US President Donald Trump said on Saturday that Washington will withdraw from the Intermediate-Range Nuclear Forces Treaty because Russia is violating the terms of the agreement. Russia condemned the move.

The Russian nuclear submarine Dmitry Donskoy moored near Kronstadt, a seaport town 30 km west of St Petersburg, Russia, on July 29, 2017.
The Russian nuclear submarine Dmitry Donskoy moored near Kronstadt, a seaport town 30 km west of St Petersburg, Russia, on July 29, 2017. (AP Archive)

US National Security Adviser John Bolton faces two days of high-tension talks in Moscow beginning on Monday after President Donald Trump announced his intention to withdraw from a landmark nuclear weapons treaty.

Trump's announcement that the United States would leave the Intermediate-Range Nuclear Forces, or INF, treaty brought sharp criticism on Sunday from Russian officials and from former Soviet President Mikhail Gorbachev, who signed the treaty in 1987 with President Ronald Reagan.

Trump said Russia has violated terms of the treaty that prohibit the US and Russia from possessing, producing or test-flying ground-launched nuclear cruise missiles with a range of 500 to 5,500 kilometres (300 to 3,400 miles).

TRT World spoke to Lucy Taylor in Moscow for more.

"Very dangerous step"

Russia has repeatedly denied allegations that it has produced and tested such a missile.

Deputy Foreign Minister Sergei Ryabkov was quoted as telling state news agency Tass that leaving the treaty "would be a very dangerous step."

It would "cause the most serious condemnation from all members of the international community who are committed to security and stability."

Konstatin Kosachev, head of the foreign affairs committee in Russia's upper house of parliament, said on Facebook that a US withdrawal from the treaty would mean "mankind is facing full chaos in the nuclear weapons sphere."

"Washington's desire to turn back politics cannot be supported. Not only Russia, but also all who cherish the world, especially a world without nuclear weapons, must declare this," Gorbachev was quoted as telling the Interfax news agency.

Mixed world reaction

British Defence Secretary Gavin Williamson said the UK stands "absolutely resolute" with Washington on the issue and called on the Kremlin to "get its house in order," according to the Financial Times.

German Foreign Minister Heiko Maas said that Trump's announcement "raises difficult questions for us and Europe," but noted that Russia hasn't cleared up allegations of violating the treaty.

China's foreign ministry spokeswoman Hua Chunying said on Monday that it is wrong of the United States to unilaterally pull out.

She said Beijing was opposed to the withdrawal.

The Kremlin hasn't directly commented on Trump's statement, but spokesman Dmitry Peskov said on Sunday that "after the last statements, explanations of the American side will be required."

Bolton and Russian President Vladimir Putin will meet on Tuesday. 

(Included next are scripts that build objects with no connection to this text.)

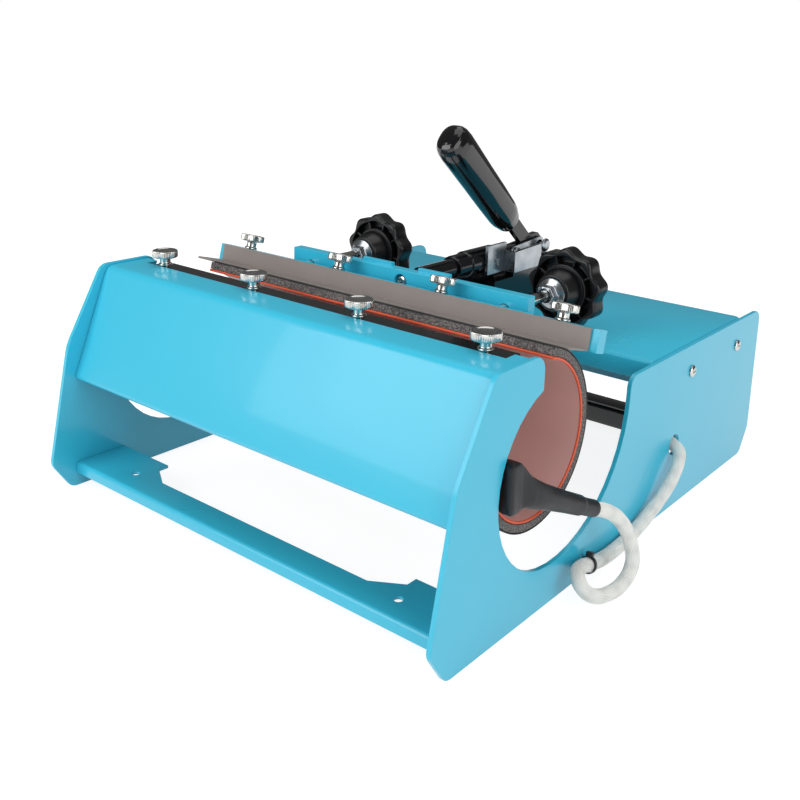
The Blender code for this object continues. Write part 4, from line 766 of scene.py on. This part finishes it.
@dataclass
class HeatingMat:
    """The mat that wraps the mug: heater face, sponge and skin, open at the top, with a sealed rim."""

    centre: tuple[float, float] = (99.8, 105.0)
    bore_radius: float = 46.0
    liner: float = 1.5
    sponge: float = 4.8
    skin: float = 0.6
    left_end: float = -126.0
    right_end: float = 165.0
    front_angle: float = 125.6
    rear_angle: float = 437.0
    face_setback: float = 2.5
    steps: int = 121
    rim_radius: float = 0.85
    rim_rise: float = 0.7
    rim_inset: float = 0.55
    rim_setback: float = 3.0
    row_inset: float = 0.3
    row_points: int = 60
    bend_lead: float = 12.0
    bend_reach: float = 0.8

    def build(self) -> None:
        """Build the three layers and the rim, which bend between the frame and the jaw."""
        sponge_radius = self.bore_radius + self.liner + GAP
        skin_radius = sponge_radius + self.sponge + GAP
        layers = (
            ("mat_heater_face", self.bore_radius, self.liner, LINER, "mat_heater"),
            ("mat_sponge", sponge_radius, self.sponge, FOAM, "mat_foam"),
            ("mat_cloth_skin", skin_radius, self.skin, SKIN, "mat_skin"),
        )
        for name, radius, thickness, finish, node in layers:
            start = self.front_angle + (self.face_setback if name == "mat_heater_face" else 0)
            path = arc_path(self.centre, radius, start, self.rear_angle, self.steps)
            edge = min(thickness * 0.3, 0.5)
            points, faces = bent_strip(path, self.left_end, self.right_end, thickness, edge)
            self.bend(new_piece(name, points, faces, finish), finish, node)
        rim, start = self.bore_radius + self.rim_rise, self.front_angle + self.rim_setback
        arc = arc_path(self.centre, rim, start, self.rear_angle, self.steps)
        for end, x in (("left", self.left_end + self.rim_inset), ("right", self.right_end - self.rim_inset)):
            line = np.stack([np.full(len(arc), x), back(arc[:, 0]), arc[:, 1]], 1)
            self.bead(f"mat_rim_{end}", line)
        row = np.linspace(self.left_end + self.row_inset, self.right_end - self.row_inset, self.row_points)
        last = np.array([back(arc[-1, 0]), arc[-1, 1]])
        self.bead("mat_rim_rear", np.column_stack([row, np.tile(last, (self.row_points, 1))]))

    def bead(self, name: str, line: np.ndarray) -> None:
        """One bead of the sealant rim.

        Args:
            name: the piece's name.
            line: its middle line, in millimetres.
        """
        points, faces, _ = tube(line, self.rim_radius, 10)
        self.bend(new_piece(name, points, faces, RIM), RIM)

    def bend(self, piece: bpy.types.Object, finish: Finish, *nodes: str) -> None:
        """Let a layer bend from the frame at its bottom to the moving jaw at its rear.

        Args:
            piece: the layer.
            finish: its finish.
            nodes: the CAD nodes that it replaces.
        """
        depth, height = self.centre
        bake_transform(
            piece, "frame", "pusher",
            start=(0, back(depth - self.bend_lead) * MM, height * MM),
            end=(0, back(depth + self.bore_radius * self.bend_reach) * MM, height * MM),
        )
        settle(piece, "frame", finish, *nodes)


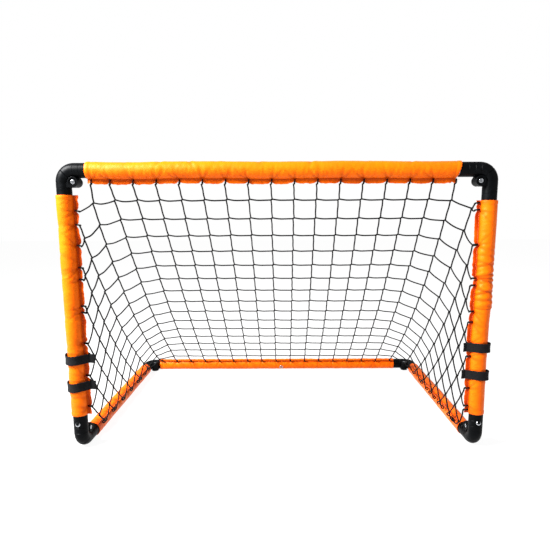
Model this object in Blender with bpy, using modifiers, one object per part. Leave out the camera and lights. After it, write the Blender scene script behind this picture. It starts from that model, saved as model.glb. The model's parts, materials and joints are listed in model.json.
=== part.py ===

On Monday, Bolton meets with Foreign Minister Sergey Lavrov.

US Senator Bob Corker, a member of Trump's Republican Party, warned that withdraw from the INF could lead to undoing other arms treaties.

But he suggested that Trump's statement could be aimed at pressuring Moscow rather than a firm determination to leave the treaty.

"Maybe this is just a move to say, look ... if you don't straighten up we're moving out of this," he said Sunday on CNN. "And I hope that's the case."

Senator Rand Paul, also a Republican, pointed the finger at Bolton, saying on Fox News that he is likely the one advising Trump to withdraw and "I don't think he recognises the important achievement of Reagan and Gorbachev on this."

The prospect of withdrawing from the INF adds to the substantial tensions between Washington and Moscow, including allegations of Russian meddling in the 2016 presidential election and sanctions imposed over Russia's involvement in the eastern Ukraine conflict.

On Friday, the US announced criminal charges against a Russian for alleged attempts to influence next month's midterm elections.

The treaty helps protect the security of the US and its allies in Europe and the Far East, but has constrained the US from developing new weapons.

The US will begin developing them unless Russia and China agree not to possess or develop the weapons, Trump said. China isn't a party to the pact.

"We'll have to develop those weapons, unless Russia comes to us and China comes to us and they all come to us and say 'let's really get smart and let's none of us develop those weapons,' but if Russia's doing it and if China's doing it, and we're adhering to the agreement, that's unacceptable," he said.

Trump didn't provide details about violations. But in 2017, White House national security officials said Russia had deployed a cruise missile in violation of the treaty.

Earlier, the Obama administration accused the Russians of violating the pact by developing and testing a prohibited cruise missile.

Russia has repeatedly denied that it has violated the treaty and has accused the US of not being in compliance.